**What to produce**
Where a line holds the word "object", copy that line.

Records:
= = = =
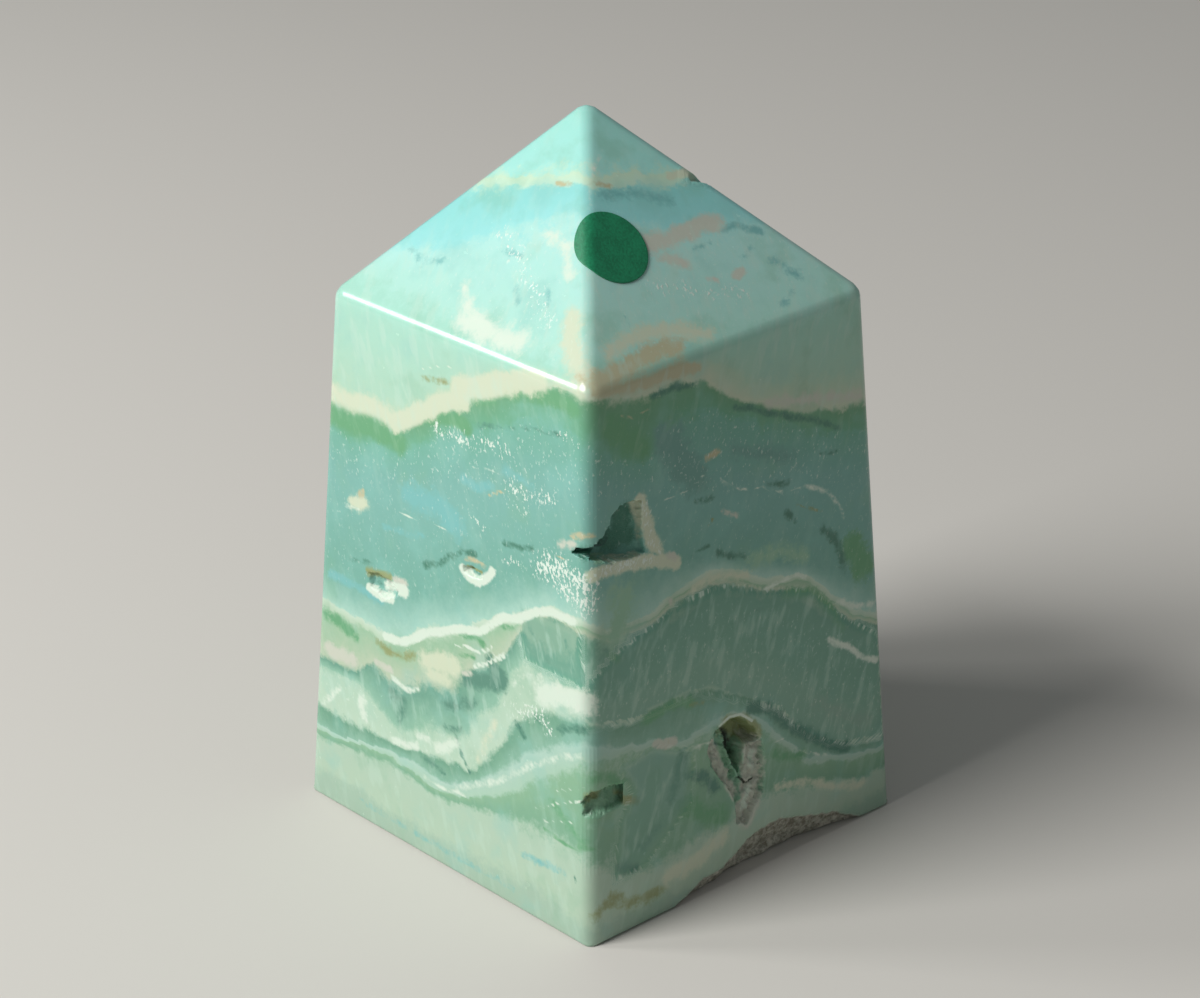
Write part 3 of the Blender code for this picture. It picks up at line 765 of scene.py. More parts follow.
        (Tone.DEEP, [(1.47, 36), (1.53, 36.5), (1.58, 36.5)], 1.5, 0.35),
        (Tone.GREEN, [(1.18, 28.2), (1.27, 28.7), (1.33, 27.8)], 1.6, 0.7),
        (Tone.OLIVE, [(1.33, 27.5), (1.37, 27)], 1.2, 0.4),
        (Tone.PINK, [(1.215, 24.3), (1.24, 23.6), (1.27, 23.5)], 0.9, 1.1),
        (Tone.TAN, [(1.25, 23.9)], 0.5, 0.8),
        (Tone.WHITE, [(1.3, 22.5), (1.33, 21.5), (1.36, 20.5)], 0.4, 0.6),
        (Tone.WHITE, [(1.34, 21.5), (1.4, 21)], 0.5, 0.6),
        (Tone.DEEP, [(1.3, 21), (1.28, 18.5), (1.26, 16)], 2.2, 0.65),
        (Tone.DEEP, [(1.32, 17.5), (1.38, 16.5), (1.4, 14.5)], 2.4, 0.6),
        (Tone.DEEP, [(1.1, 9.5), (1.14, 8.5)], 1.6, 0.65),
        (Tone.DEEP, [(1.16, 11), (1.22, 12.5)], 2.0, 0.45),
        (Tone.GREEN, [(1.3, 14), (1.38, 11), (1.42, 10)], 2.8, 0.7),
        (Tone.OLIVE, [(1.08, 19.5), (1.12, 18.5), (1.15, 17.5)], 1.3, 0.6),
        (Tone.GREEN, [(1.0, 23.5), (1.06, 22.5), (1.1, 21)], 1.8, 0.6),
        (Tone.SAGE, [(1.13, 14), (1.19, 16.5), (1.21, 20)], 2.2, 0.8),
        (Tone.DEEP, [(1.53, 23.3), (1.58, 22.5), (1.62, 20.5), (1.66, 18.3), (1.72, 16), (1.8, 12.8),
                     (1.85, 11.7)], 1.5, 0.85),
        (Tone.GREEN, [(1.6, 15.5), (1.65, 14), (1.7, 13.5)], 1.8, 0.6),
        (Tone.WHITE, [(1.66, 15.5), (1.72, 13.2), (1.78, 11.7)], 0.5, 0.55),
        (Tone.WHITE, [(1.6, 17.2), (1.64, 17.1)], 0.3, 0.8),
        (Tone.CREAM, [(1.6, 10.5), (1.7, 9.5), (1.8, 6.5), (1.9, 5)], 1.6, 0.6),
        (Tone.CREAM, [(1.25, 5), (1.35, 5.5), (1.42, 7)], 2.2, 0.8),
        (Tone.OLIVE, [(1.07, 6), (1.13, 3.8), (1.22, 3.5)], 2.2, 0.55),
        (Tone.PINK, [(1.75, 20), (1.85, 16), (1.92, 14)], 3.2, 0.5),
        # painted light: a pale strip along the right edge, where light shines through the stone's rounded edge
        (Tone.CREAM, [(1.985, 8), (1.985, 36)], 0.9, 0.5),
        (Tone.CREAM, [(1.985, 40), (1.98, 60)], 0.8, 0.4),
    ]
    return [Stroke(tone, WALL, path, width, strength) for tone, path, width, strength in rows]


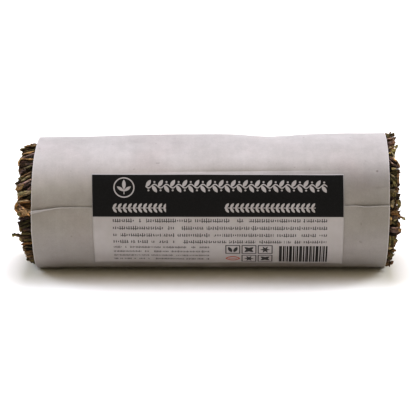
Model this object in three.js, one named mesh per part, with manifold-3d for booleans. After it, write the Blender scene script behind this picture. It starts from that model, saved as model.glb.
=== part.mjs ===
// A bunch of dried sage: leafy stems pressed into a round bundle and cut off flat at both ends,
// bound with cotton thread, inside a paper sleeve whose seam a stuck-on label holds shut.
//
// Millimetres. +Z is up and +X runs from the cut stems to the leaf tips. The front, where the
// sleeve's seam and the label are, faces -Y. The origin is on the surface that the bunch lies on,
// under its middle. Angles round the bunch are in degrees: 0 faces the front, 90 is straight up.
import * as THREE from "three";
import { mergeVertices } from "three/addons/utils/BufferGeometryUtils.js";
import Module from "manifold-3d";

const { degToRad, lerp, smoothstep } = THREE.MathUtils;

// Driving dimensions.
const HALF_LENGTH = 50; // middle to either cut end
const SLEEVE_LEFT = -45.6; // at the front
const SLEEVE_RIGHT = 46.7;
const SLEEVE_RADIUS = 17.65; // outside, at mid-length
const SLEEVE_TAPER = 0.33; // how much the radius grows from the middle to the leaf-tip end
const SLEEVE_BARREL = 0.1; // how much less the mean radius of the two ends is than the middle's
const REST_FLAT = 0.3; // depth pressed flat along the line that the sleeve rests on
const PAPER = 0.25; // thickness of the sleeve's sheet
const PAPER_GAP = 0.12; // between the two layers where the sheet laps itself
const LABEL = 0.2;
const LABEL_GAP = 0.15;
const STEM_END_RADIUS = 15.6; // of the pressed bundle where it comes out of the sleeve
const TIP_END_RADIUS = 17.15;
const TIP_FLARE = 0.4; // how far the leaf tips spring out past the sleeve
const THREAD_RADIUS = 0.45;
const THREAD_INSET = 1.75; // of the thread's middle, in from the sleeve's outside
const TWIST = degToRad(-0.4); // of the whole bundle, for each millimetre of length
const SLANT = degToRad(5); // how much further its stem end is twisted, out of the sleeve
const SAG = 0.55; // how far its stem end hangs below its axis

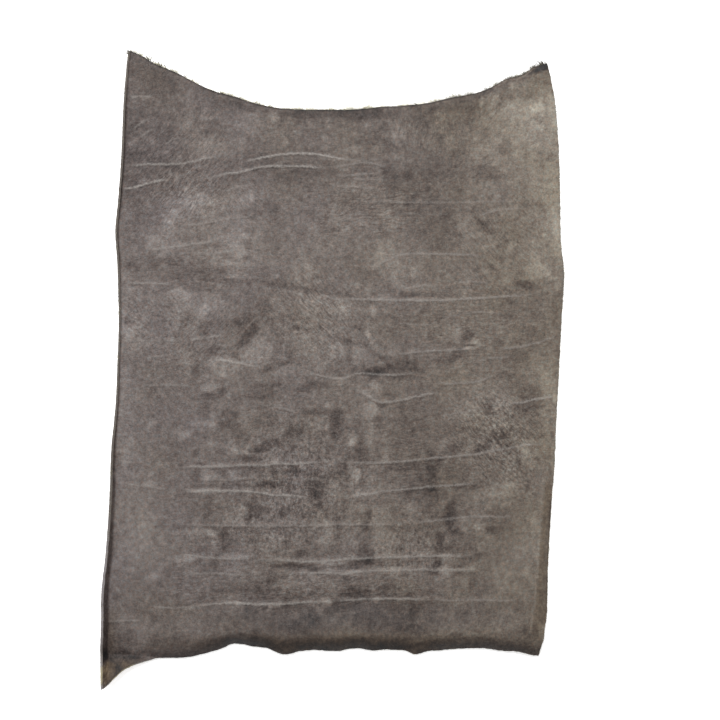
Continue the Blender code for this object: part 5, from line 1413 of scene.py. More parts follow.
= = = =
**Correct result**
Model this object in three.js, one named mesh per part, with manifold-3d for booleans. After it, write the Blender scene script behind this picture. It starts from that model, saved as model.glb.
Continue the Blender code for this object: part 5, from line 1413 of scene.py. More parts follow.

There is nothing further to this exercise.